When I think of genre, I think of a color-by-numbers coloring sheet. I think of borders that are imposed to contain identities, whether that be an association to a country, a religion, or a culture. I, for one, was raised Catholic by a Maronite Catholic father and a Ghanaian-Lebanese mother who went to Catholic boarding school. My mother was exposed to the beliefs of her Asante heritage, and her father was a Lebanese Muslim and her mother was a Ghanaian Protestant. That meant I had relatives who were practicing Catholics, Muslims and Protestants. It meant for my mother, designing a faith for herself that made room for all. Because of that, when it came to religion and faith, I had no borders or lines dividing the shapes on my coloring sheet. It meant I had no choice but to be human first, before being a race or a faith or a gender.
Perhaps it’s because I’m a mixed-race woman who doesn’t fit into one race that I find the idea of genre challenging. As a writer, I find myself sometimes adhering to publishers’ restrictions on length, form, content, and I want to write more and more for a world that publishers will not let exist. When determining what kind of journal Inverted Syntax should be, I found myself frustrated with the different genres we must impose on readers because we are all in this world of controlled categorizations. As readers, we have memorized frames of references and schemata that we draw upon to help us make sense of content and context within literary works, but that background information only makes sense within certain spheres, a limited group with similar experiences.

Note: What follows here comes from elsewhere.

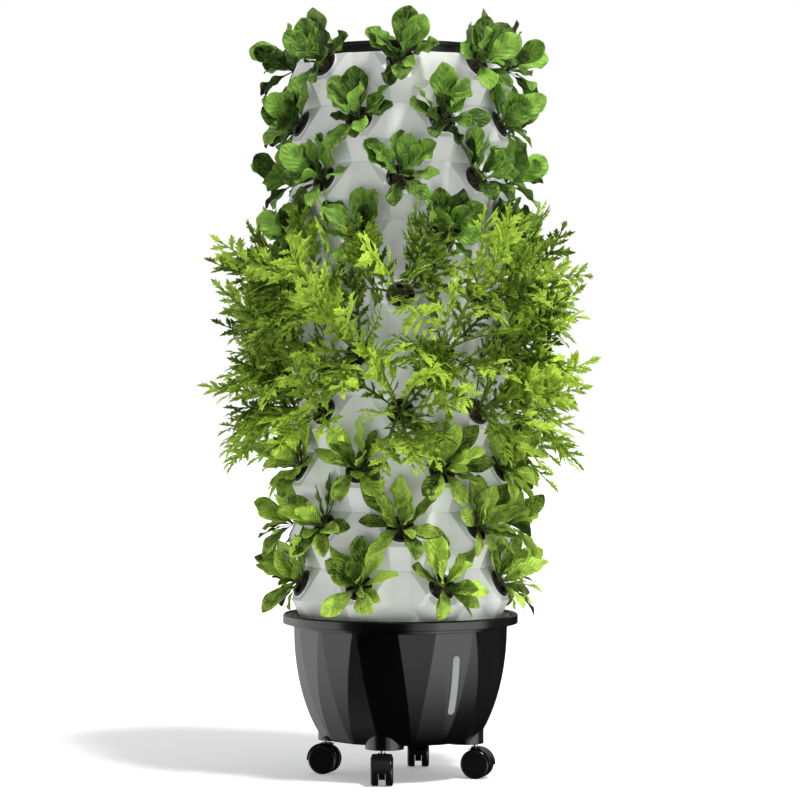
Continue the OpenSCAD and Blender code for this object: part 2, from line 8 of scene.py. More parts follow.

Genre restrictions also perpetuate the idea that because things tend not to be created to fit into multiple overlapping categories, human beings who are able to fit into multiple identities, whether by gender or race, are opposed by a world that struggles to accept them because they don’t have a designated genre space on “the bookshelf.”
The idea of genre in literature and the arts, like with the idea of borders, not only minimizes our humanity but also restricts creativity to a fixed system of comfortable patterns while trying to contain artistic impulses within the bordered spaces that is allotted for our creativity. Can creativity be restricted? What art can be produced in a world of genre restrictions? If we continue to adhere to these outdated writing and artistic rules, we will not transform our world but instead allow the corruption of our humanity.
Throughout history our world has changed because of hybrid thinkers, those with competencies in multiple areas: Da Vinci was an inventor and artist; Benjamin Franklin was a politician and a scientist. Genre categorizations become a bigger issue than simply whether a piece of writing is more poetry than prose, they become an affront to creativity, to invention and innovation, to humanity, to identities, and to the boundless possibilities that exist when hybridity is allowed to thrive. For some, genre categorization feels playful and safe as when one colors within the lines, but for many others, it is a suffering that restricts invention and creativity to imposed lines.
Much like borders, genres are a construct. And the publishing industry, much like politics and government, controls the lines and often rejects cross-categorization. In a world where bookshelves are structured around what is the most marketable, crossing genres creates a problem for the publisher.
But real life is not neatly composed to genre. Our lives are disjointed and disconnected. Sometimes I think in poetry, speak in prose and dream in fantasy, and I’m still learning how to write this voice. Hybridity thus is inevitable, because the act of writing and making art is an identity-making act. And when you bring yourself to literature and art, you arrive multifaceted, in broken and fractured parts. How can you not cross genres?
We break the genre rules so as to write ourselves, so as to write and paint across the genre coloring lines until there is no “genre” but instead a new space for brave new works.